During the film, yoga teacher Mark Gerow struggles with losing his sister while raising two young boys as a single parent. He also recovers from addiction. During the film he shares the challenges of parenting. Through the sometimes painful process, he becomes more mindful and joyful when parenting and teaching, and after the film, he end ups with a leadership role in order to give back to the community.
Shirley Edgerton is the founder and leader of Youth Alive, a Pittsfield step-dance and drumming performance group. More than performance, Edgerton and her own children help young people enjoy a more meaningful life and realize that the circumstances you are born into do not determine your life.

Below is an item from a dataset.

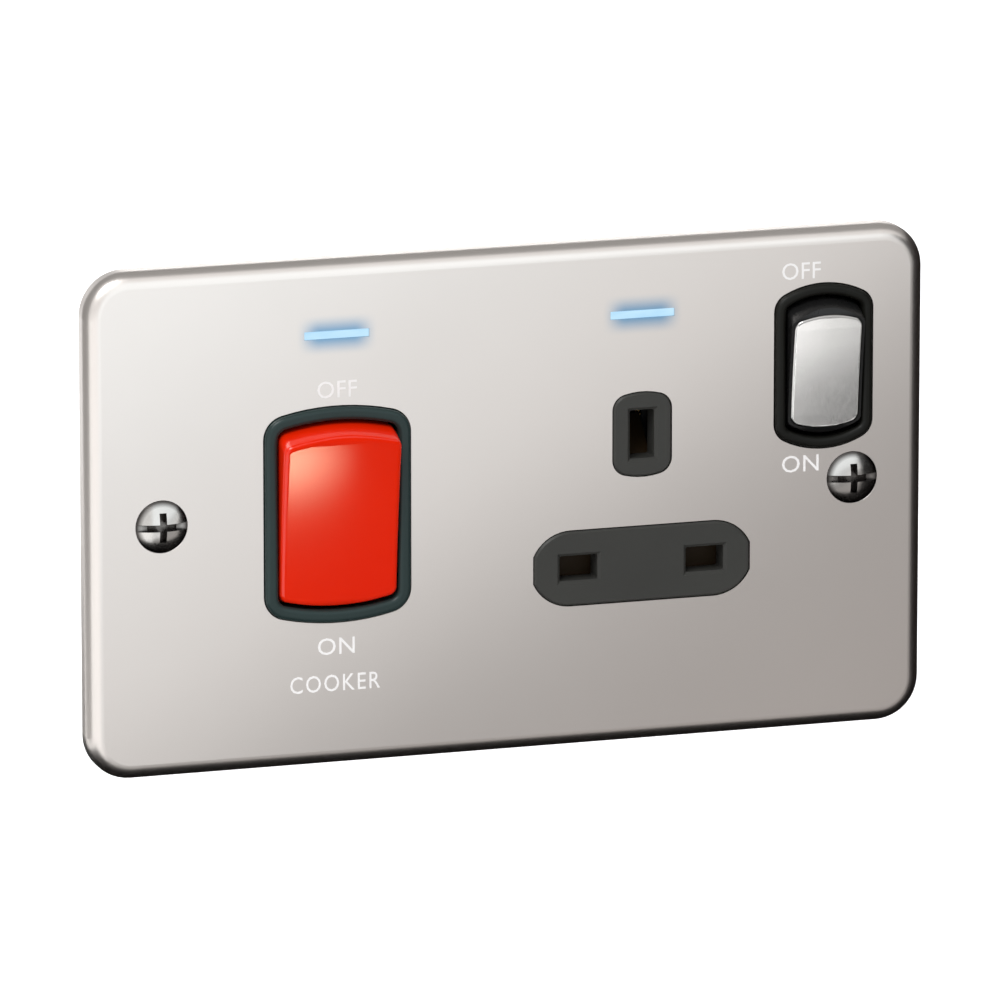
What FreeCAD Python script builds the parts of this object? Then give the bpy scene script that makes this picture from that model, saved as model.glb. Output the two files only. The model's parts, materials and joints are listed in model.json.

According to Boll, the film is really a gift to viewers, to people who struggle, telling them that there is nothing they are doing that is wrong. “Our work is bleeding into our homelife. Kids are overscheduled, the middle class is disappearing, we are taking care of our elderly and our kids, but there are doable solutions,” Boll said.
“I doubt myself less and say ‘no’ more often. In doing what you are meant to do, you need to stay close to the vision and let people in the process…you also need to stay in charge when others may want to pull you off course. It’s hard work,” continued Boll. In making this film, she wrestled with these issues in her own life. In doing so, she says she found her purpose: to tell stories of folks who sacrifice, struggle and avoid their life’s work and calling until they finally do what matters. “This is a small, good thing,” said Boll.